The Fatty Liver is getting into the NIL game

As the proprietor of a commercially unsuccessfully blog, I’m always looking for ways to generate buzz and ultimately revenue for the Fatty Liver. Well much to my surprise it turns out gambling is a dead end, so I’ve moved onto plan B.

I’m going to get in the NIL game.

For those who aren’t aware, NIL stands for “name, image, and likeness” and it’s the way that college athletes are able to get paid via endorsements. As a staunch advocate of throwing money at something until it works, as well as questionable recruiting tactics, I am a HUGE fan of NIL.

Make no mistake, every serious college football program has been paying kids in some way or another for years. You think the owner of Gainesville Ferraris was just feeling generous in the mid-2000s? I digress. The point is, Boston College, my behated (opposite of beloved) alma mater has some catching up to do.

That’s where I come in.

After years of unsuccessfully attempting to get BC to rack up some recruiting violations in a bid to stay competitive, I now finally have the opportunity and the brand to legally bribe teenagers into attending the place I used to blackout so I won’t be as sad watching sports anymore.

And I think I’ve picked out my first recruit. His name is Henry Hasselbeck.

Yep, the son of Boston College legend Matt Hasselbeck and nephew of the less prolific Tim Hasselbeck, is looking for a new school after decommiting from Michigan State. And given his connections to the school and his locality, you have to think the Eagles are in the running. Frankly, it’s embarrassing we couldn’t land him the first go around.

The decision to recruit Mr. Hasselbeck is not one I’m making arbitrarily. As a poor gambler and non-revenue generating blogger, I can’t afford to be throwing good money after bad, my gambling being the obvious exception. This kid has the size, athleticism, and askew hat positioning that you look for in an elite Division 1 QB.

Because he played for my high school’s biggest rival, and because I live in the past and stream some of their games, I actually had the opportunity to inadvertently scout Mr. Hasselbeck on multiple occasions. And what I saw was a true gamer. His arm strength and poise in the pocket rare for his age and absolutely unheard of at Boston College. I genuinely believe the kid is going to be a stud QB at the next level and I want him running the offense for my alma mater.

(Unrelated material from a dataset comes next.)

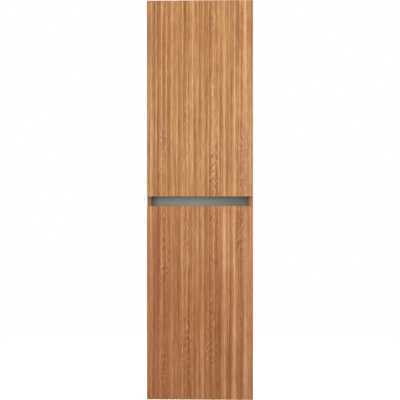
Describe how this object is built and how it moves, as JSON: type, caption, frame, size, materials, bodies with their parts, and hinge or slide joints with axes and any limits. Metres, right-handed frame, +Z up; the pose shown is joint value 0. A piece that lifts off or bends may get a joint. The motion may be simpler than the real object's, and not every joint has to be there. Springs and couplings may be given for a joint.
{
  "type": "tall wall cabinet",
  "caption": "Tall narrow wall-hung cabinet with reeded timber doors above and below a recessed grey handle profile, on concealed hinges, with shelves inside.",
  "frame": {"origin": "middle of the top panel's rear edge, on the wall plane", "axes": "+X to the right seen from the front, +Y into the wall, +Z up; the doors face -Y"},
  "size_m": [0.4, 0.35, 1.5],
  "materials": {
    "reeded_timber": "satin lacquered timber, streaked grain",
    "carcass_board": "wood-faced board, edge banded",
    "back_board": "thin wood-faced fibreboard",
    "handle_aluminium": "satin anodised, warm grey",
    "bracket_plastic": "moulded grey plastic",
    "shelf_pin_steel": "nickel plated",
    "hinge_steel": "nickel plated pressed steel",
    "hanger_zinc": null,
    "hook_steel": "zinc plated steel",
    "wall_plate_steel": "zinc plated steel sheet",
    "bumper_rubber": "soft translucent bumper"
  },
  "bodies": {
    "carcass": {"side_panel_left": "carcass_board", "side_panel_right": "carcass_board", "top_panel": "carcass_board", "bottom_panel": "carcass_board", "fixed_shelf": "carcass_board", "back_panel": "back_board", "handle_profile": "handle_aluminium", "profile_bracket_upper_left": "bracket_plastic", "profile_bracket_upper_right": "bracket_plastic", "profile_bracket_lower_left": "bracket_plastic", "profile_bracket_lower_right": "bracket_plastic", "upper_shelf_1": "carcass_board", "upper_shelf_2": "carcass_board", "lower_shelf_1": "carcass_board", "lower_shelf_2": "carcass_board", "upper_shelf_1_pin_front_left": "shelf_pin_steel", "upper_shelf_1_pin_front_right": "shelf_pin_steel", "upper_shelf_1_pin_rear_left": "shelf_pin_steel", "upper_shelf_1_pin_rear_right": "shelf_pin_steel", "upper_shelf_2_pin_front_left": "shelf_pin_steel", "upper_shelf_2_pin_front_right": "shelf_pin_steel", "upper_shelf_2_pin_rear_left": "shelf_pin_steel", "upper_shelf_2_pin_rear_right": "shelf_pin_steel", "lower_shelf_1_pin_front_left": "shelf_pin_steel", "lower_shelf_1_pin_front_right": "shelf_pin_steel", "lower_shelf_1_pin_rear_left": "shelf_pin_steel", "lower_shelf_1_pin_rear_right": "shelf_pin_steel", "lower_shelf_2_pin_front_left": "shelf_pin_steel", "lower_shelf_2_pin_front_right": "shelf_pin_steel", "lower_shelf_2_pin_rear_left": "shelf_pin_steel", "lower_shelf_2_pin_rear_right": "shelf_pin_steel", "upper_hinge_plate_top": "hinge_steel", "upper_hinge_plate_bottom": "hinge_steel", "lower_hinge_plate_top": "hinge_steel", "lower_hinge_plate_bottom": "hinge_steel", "upper_hinge_arm_top": "hinge_steel", "upper_hinge_arm_bottom": "hinge_steel", "lower_hinge_arm_top": "hinge_steel", "lower_hinge_arm_bottom": "hinge_steel", "upper_door_bumper_top": "bumper_rubber", "upper_door_bumper_bottom": "bumper_rubber", "lower_door_bumper_top": "bumper_rubber", "lower_door_bumper_bottom": "bumper_rubber", "hanger_housing_left": "hanger_zinc", "hanger_housing_right": "hanger_zinc", "hanger_hook_left": "hook_steel", "hanger_hook_right": "hook_steel", "wall_plate_left": "wall_plate_steel", "wall_plate_right": "wall_plate_steel"},
    "upper_door_leaf": {"upper_door": "reeded_timber", "upper_hinge_cup_top": "hinge_steel", "upper_hinge_cup_bottom": "hinge_steel", "upper_hinge_pin_top": "hinge_steel", "upper_hinge_pin_bottom": "hinge_steel"},
    "lower_door_leaf": {"lower_door": "reeded_timber", "lower_hinge_cup_top": "hinge_steel", "lower_hinge_cup_bottom": "hinge_steel", "lower_hinge_pin_top": "hinge_steel", "lower_hinge_pin_bottom": "hinge_steel"}
  },
  "joints": [
    {"name": "upper_door_hinge", "type": "hinge", "parent": "carcass", "child": "upper_door_leaf", "pos_m": [-0.1915, -0.3385, -0.3605], "axis": [0, 0, -1], "range_deg": [0, 95]},
    {"name": "lower_door_hinge", "type": "hinge", "parent": "carcass", "child": "lower_door_leaf", "pos_m": [-0.1915, -0.3385, -1.128], "axis": [0, 0, -1], "range_deg": [0, 95]}
  ]
}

So with that, I present the official terms of my NIL deal. Henry, I know you’re reading this and want to emphasize that, while this blog is mostly satirical, I will actually pay you real American money to play football at BC. Here’s what I’m proposing:

  • $100 monthly stipend during the school year to fund beer runs and/or late night Chinese food

    • Wait this kid isn’t 21 yet so that first part was just a prank. Spend it on books or whatever idc. Note: This may seem cheap relative to what other athletes get but you have to remember $100 to an 18-year-old is essentially $25K.

  • Unlimited Fatty Liver merchandise*

    • *If I ever design any and suddenly develop manufacturing connections in southeast Asia

  • A specialized team of advisors consisting of a hype man, financial guru, life coach, and “fixer”

    • Yeah, they’re all me. Financial guru just places losing bets on your behalf. The fixer can do everything from chirping opposing teams to forcing the QB in front of you on the depth chart to transfer.

  • A summer-long blogging internship at the Fatty Liver (unpaid)

    • Can’t put a price tag on that experience (it’s worthless).

  • Idk, like a vape?

    • That what the kids are into these days?

That’s it — the first ever Fatty Liver NIL deal. Henry, let me know what you think when you have a chance to discuss it with your people. We’d love to have you in the FL family.